--- Start Records for this task ---

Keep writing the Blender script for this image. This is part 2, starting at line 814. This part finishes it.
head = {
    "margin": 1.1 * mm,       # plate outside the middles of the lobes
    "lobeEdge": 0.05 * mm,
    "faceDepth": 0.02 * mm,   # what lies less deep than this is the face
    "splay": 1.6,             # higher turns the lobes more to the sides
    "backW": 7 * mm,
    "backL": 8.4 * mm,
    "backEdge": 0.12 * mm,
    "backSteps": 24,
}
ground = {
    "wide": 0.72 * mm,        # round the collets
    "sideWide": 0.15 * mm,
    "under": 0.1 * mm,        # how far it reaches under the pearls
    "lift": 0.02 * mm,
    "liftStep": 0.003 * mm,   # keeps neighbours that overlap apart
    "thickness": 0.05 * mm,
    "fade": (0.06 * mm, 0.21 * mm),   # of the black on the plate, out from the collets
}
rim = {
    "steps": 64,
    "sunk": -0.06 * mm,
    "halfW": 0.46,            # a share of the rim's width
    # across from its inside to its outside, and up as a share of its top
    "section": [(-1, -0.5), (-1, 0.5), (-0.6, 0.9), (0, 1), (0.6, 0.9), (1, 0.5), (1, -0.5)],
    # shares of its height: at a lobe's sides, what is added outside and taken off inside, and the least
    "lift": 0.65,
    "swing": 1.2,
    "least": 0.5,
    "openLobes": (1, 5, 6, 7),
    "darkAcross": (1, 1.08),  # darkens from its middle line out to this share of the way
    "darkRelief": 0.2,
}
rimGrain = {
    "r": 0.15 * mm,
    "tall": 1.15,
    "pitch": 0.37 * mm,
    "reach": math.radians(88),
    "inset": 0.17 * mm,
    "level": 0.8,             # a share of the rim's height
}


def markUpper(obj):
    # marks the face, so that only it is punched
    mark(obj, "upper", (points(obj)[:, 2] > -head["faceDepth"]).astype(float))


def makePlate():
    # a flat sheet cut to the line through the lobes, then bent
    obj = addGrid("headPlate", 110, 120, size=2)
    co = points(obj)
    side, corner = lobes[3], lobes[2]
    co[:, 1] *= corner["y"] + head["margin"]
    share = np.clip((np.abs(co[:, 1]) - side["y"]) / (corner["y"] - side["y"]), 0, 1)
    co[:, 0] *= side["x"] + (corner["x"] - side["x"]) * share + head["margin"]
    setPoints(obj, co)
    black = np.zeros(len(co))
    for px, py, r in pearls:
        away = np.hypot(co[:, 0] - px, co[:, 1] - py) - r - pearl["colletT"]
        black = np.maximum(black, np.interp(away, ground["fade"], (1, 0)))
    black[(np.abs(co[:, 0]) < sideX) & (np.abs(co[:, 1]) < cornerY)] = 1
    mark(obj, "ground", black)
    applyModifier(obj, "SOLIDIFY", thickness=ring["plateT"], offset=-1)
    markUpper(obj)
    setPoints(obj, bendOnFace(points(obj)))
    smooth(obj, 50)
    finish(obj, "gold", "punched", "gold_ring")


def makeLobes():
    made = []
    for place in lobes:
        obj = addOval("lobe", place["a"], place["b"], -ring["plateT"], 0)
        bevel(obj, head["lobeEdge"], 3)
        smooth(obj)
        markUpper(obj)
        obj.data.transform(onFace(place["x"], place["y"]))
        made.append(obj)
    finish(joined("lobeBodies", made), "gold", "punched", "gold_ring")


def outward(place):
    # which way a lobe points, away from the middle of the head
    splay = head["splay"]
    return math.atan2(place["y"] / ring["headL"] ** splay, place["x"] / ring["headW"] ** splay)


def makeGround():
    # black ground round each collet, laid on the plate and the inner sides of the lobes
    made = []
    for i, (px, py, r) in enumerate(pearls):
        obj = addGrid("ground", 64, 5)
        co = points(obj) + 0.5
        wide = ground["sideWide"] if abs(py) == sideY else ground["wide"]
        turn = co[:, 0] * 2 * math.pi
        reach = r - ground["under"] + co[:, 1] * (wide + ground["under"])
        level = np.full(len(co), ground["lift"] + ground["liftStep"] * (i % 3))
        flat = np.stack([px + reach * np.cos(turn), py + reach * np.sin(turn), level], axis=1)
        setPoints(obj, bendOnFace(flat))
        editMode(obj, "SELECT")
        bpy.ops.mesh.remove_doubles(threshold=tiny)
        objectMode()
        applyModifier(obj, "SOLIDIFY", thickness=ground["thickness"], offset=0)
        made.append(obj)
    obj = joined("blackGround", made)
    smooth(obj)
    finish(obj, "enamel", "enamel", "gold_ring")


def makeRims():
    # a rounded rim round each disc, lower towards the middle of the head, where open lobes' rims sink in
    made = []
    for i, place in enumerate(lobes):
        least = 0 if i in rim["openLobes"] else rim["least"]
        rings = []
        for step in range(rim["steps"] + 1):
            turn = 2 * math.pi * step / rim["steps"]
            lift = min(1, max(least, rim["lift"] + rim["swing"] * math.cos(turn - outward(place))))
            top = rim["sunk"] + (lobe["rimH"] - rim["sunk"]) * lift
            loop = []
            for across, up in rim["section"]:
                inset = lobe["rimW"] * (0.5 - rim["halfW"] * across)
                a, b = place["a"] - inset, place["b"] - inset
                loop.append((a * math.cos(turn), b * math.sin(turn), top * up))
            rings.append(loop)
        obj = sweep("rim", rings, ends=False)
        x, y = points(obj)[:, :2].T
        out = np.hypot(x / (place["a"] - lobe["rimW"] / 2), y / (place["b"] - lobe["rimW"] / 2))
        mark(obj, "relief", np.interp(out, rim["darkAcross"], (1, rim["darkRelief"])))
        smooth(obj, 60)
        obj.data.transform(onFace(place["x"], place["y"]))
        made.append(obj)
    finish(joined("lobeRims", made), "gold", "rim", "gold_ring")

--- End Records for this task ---
--- Start Records for this task ---

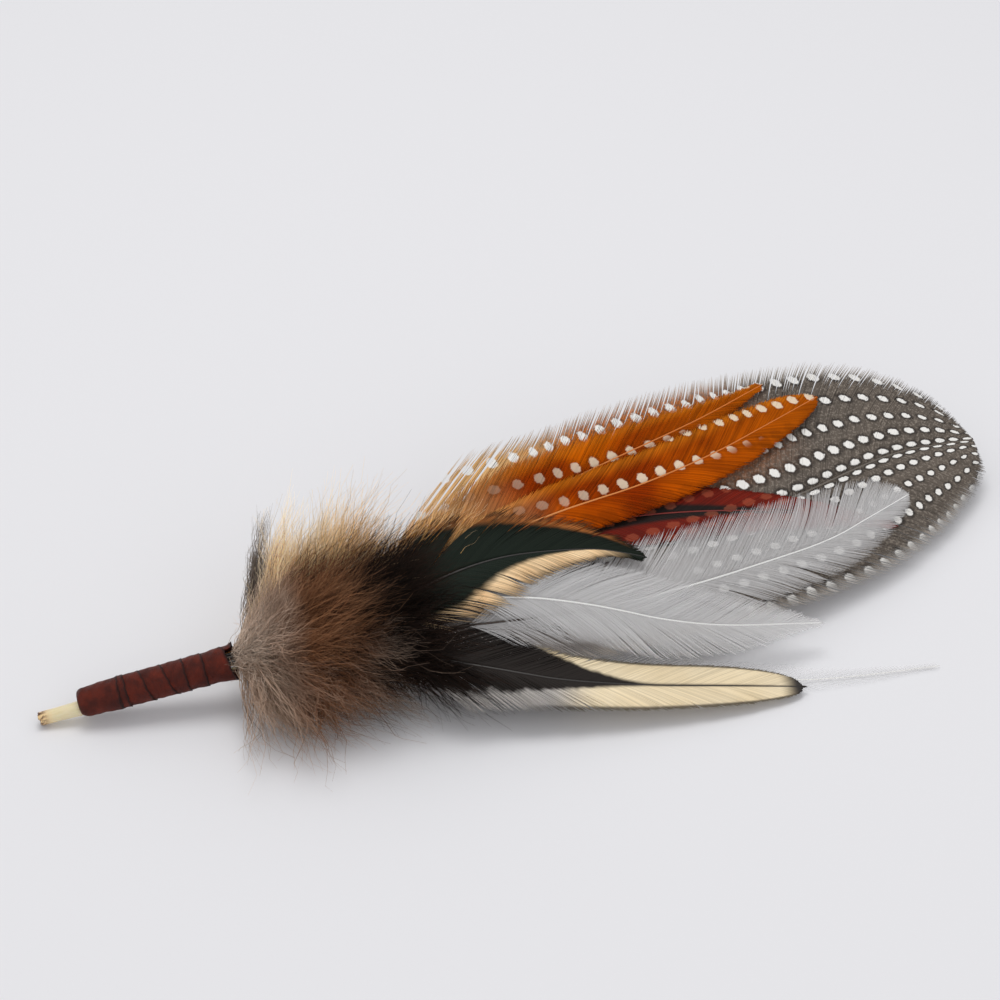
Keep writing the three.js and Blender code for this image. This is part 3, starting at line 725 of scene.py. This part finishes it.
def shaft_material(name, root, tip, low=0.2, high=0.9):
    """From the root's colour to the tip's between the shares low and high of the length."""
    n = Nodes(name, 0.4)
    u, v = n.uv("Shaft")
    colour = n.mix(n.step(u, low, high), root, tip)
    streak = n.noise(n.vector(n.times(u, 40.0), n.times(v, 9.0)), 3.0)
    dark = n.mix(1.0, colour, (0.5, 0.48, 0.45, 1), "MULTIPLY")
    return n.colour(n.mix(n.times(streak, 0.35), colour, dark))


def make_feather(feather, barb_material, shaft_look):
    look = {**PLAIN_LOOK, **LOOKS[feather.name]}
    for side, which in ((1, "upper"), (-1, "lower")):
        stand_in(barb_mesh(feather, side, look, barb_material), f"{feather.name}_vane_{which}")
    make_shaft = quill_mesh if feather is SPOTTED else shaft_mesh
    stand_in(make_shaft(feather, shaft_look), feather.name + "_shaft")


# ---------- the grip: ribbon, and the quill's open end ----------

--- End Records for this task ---

◆ **What to produce**: Return only the stretch of the material above from the line holding "Keep writing the three.js" through the line holding "# ---------- the grip: ribbon, and", copied exactly.

◆ **Answer for the task**:
Keep writing the three.js and Blender code for this image. This is part 3, starting at line 725 of scene.py. This part finishes it.
def shaft_material(name, root, tip, low=0.2, high=0.9):
    """From the root's colour to the tip's between the shares low and high of the length."""
    n = Nodes(name, 0.4)
    u, v = n.uv("Shaft")
    colour = n.mix(n.step(u, low, high), root, tip)
    streak = n.noise(n.vector(n.times(u, 40.0), n.times(v, 9.0)), 3.0)
    dark = n.mix(1.0, colour, (0.5, 0.48, 0.45, 1), "MULTIPLY")
    return n.colour(n.mix(n.times(streak, 0.35), colour, dark))


def make_feather(feather, barb_material, shaft_look):
    look = {**PLAIN_LOOK, **LOOKS[feather.name]}
    for side, which in ((1, "upper"), (-1, "lower")):
        stand_in(barb_mesh(feather, side, look, barb_material), f"{feather.name}_vane_{which}")
    make_shaft = quill_mesh if feather is SPOTTED else shaft_mesh
    stand_in(make_shaft(feather, shaft_look), feather.name + "_shaft")


# ---------- the grip: ribbon, and the quill's open end ----------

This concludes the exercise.